Please print the full listing exactly.

Dataset extract:
______

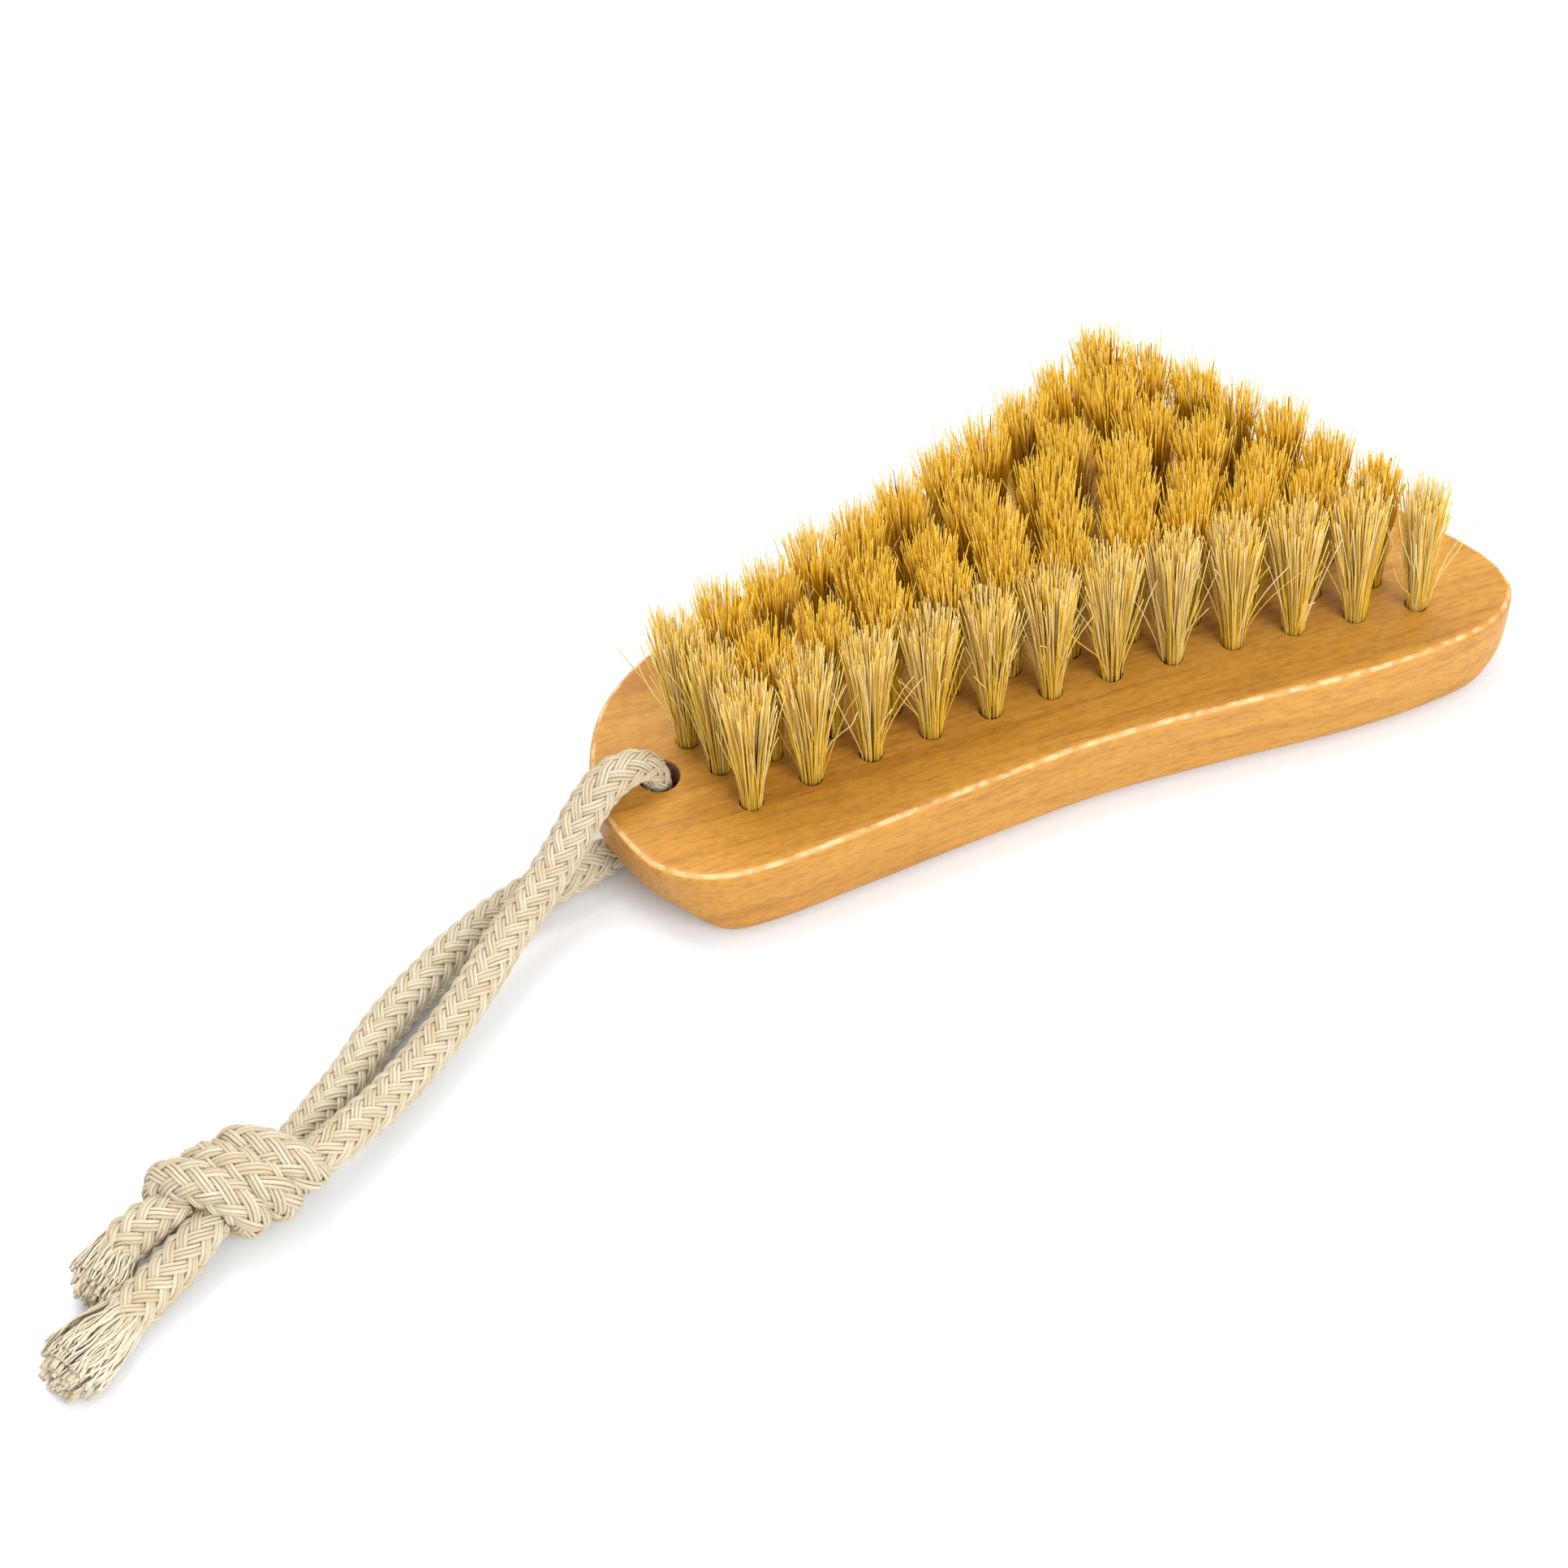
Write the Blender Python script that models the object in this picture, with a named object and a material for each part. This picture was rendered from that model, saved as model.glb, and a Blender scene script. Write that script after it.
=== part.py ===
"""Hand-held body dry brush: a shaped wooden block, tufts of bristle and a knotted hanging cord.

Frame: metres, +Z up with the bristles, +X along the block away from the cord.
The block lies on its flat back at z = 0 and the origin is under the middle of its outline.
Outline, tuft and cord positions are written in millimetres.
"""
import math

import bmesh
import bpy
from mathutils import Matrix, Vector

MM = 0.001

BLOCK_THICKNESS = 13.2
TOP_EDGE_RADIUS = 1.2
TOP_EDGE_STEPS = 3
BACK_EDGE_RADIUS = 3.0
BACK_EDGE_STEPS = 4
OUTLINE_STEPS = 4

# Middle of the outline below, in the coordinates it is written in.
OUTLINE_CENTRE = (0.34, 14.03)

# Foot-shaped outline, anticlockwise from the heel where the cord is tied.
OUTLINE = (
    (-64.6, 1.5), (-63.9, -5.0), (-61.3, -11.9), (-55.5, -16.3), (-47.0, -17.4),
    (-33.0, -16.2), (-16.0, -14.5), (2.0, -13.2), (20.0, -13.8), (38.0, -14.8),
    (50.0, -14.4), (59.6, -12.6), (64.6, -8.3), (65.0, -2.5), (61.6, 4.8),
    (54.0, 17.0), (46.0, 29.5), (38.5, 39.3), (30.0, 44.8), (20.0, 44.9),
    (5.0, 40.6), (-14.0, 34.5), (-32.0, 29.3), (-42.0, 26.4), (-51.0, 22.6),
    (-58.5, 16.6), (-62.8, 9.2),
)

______

Solution for this problem:
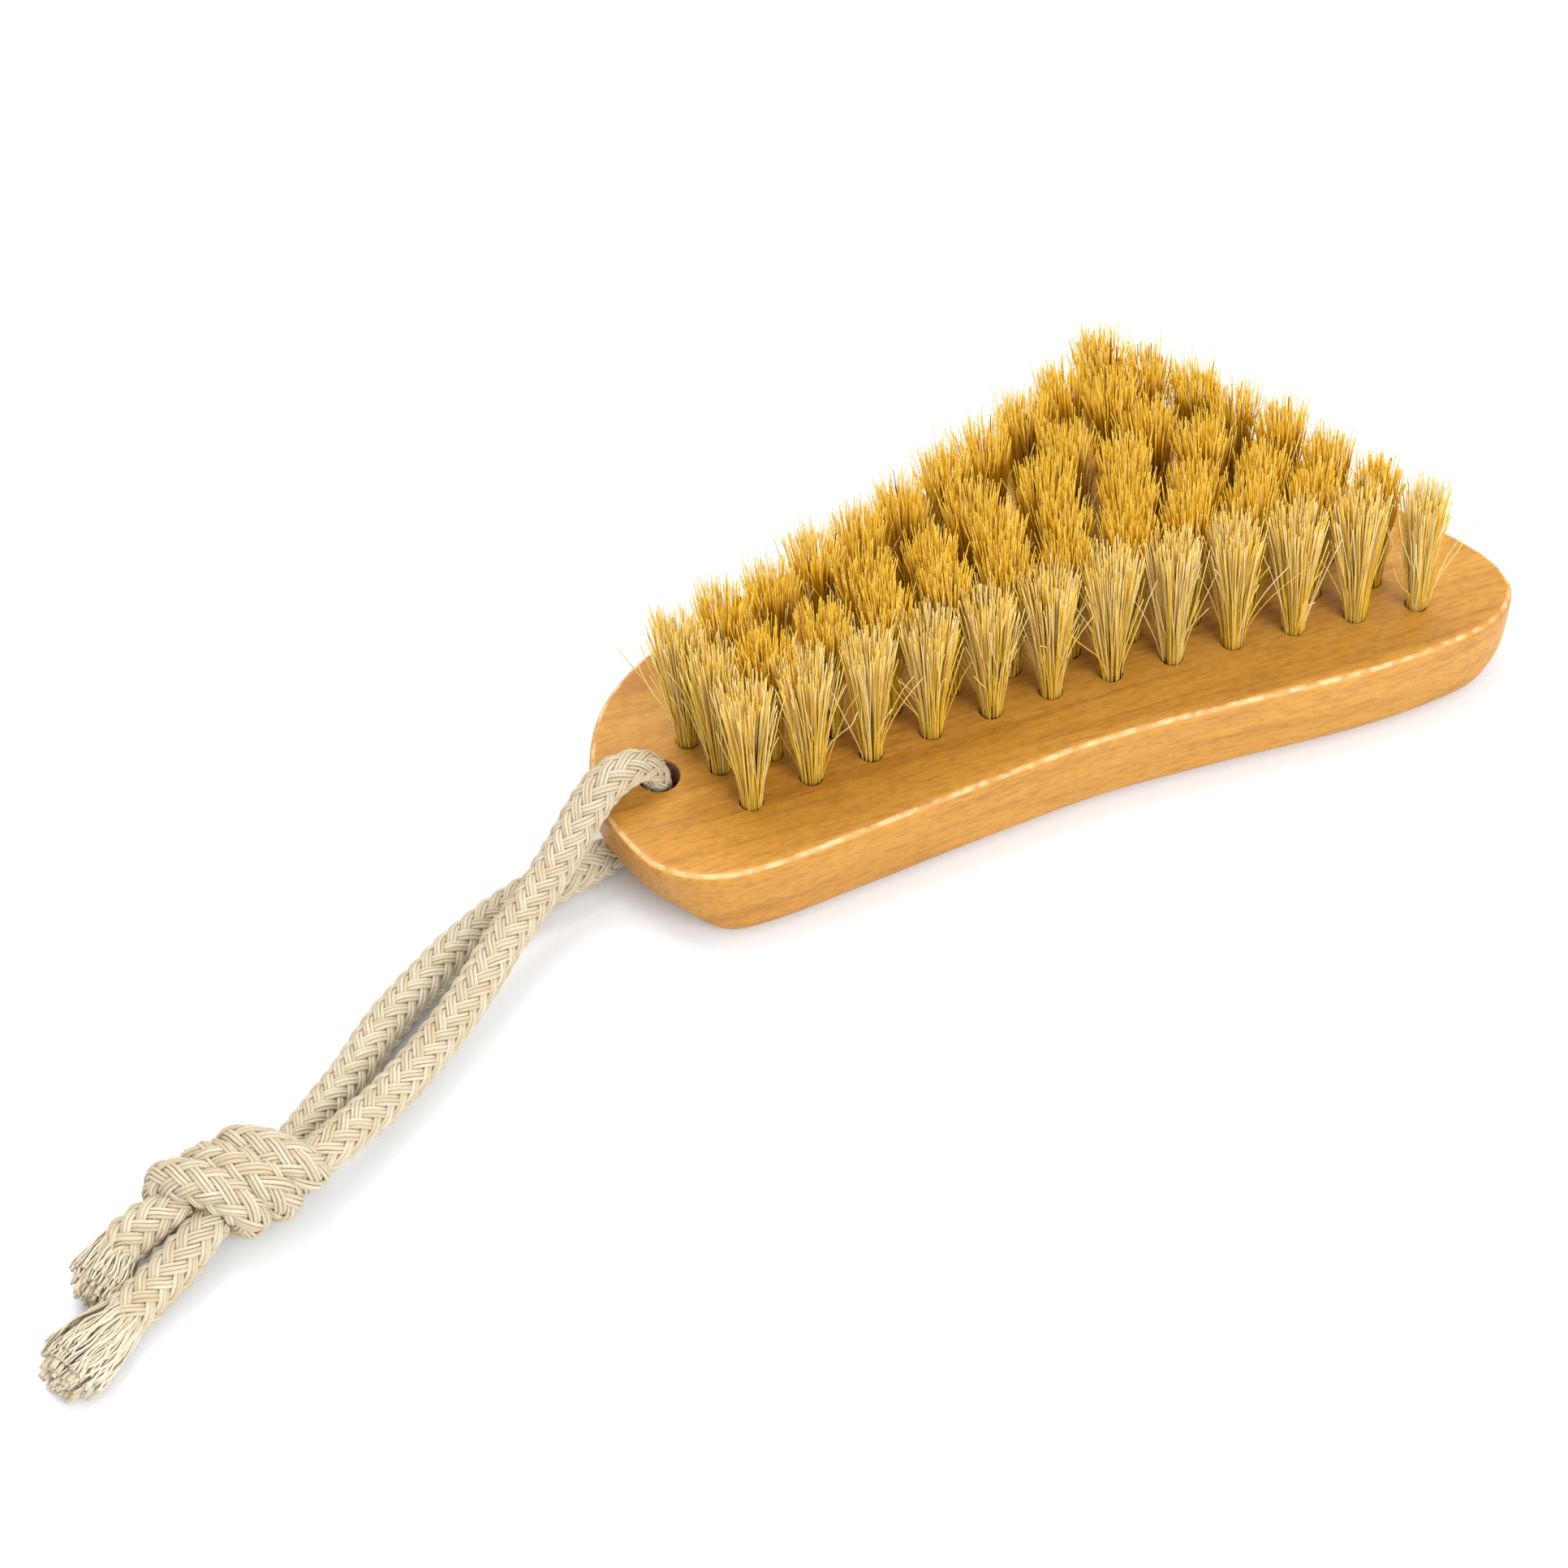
Write the Blender Python script that models the object in this picture, with a named object and a material for each part. This picture was rendered from that model, saved as model.glb, and a Blender scene script. Write that script after it.
=== part.py ===
"""Hand-held body dry brush: a shaped wooden block, tufts of bristle and a knotted hanging cord.

Frame: metres, +Z up with the bristles, +X along the block away from the cord.
The block lies on its flat back at z = 0 and the origin is under the middle of its outline.
Outline, tuft and cord positions are written in millimetres.
"""
import math

import bmesh
import bpy
from mathutils import Matrix, Vector

MM = 0.001

BLOCK_THICKNESS = 13.2
TOP_EDGE_RADIUS = 1.2
TOP_EDGE_STEPS = 3
BACK_EDGE_RADIUS = 3.0
BACK_EDGE_STEPS = 4
OUTLINE_STEPS = 4

# Middle of the outline below, in the coordinates it is written in.
OUTLINE_CENTRE = (0.34, 14.03)

# Foot-shaped outline, anticlockwise from the heel where the cord is tied.
OUTLINE = (
    (-64.6, 1.5), (-63.9, -5.0), (-61.3, -11.9), (-55.5, -16.3), (-47.0, -17.4),
    (-33.0, -16.2), (-16.0, -14.5), (2.0, -13.2), (20.0, -13.8), (38.0, -14.8),
    (50.0, -14.4), (59.6, -12.6), (64.6, -8.3), (65.0, -2.5), (61.6, 4.8),
    (54.0, 17.0), (46.0, 29.5), (38.5, 39.3), (30.0, 44.8), (20.0, 44.9),
    (5.0, 40.6), (-14.0, 34.5), (-32.0, 29.3), (-42.0, 26.4), (-51.0, 22.6),
    (-58.5, 16.6), (-62.8, 9.2),
)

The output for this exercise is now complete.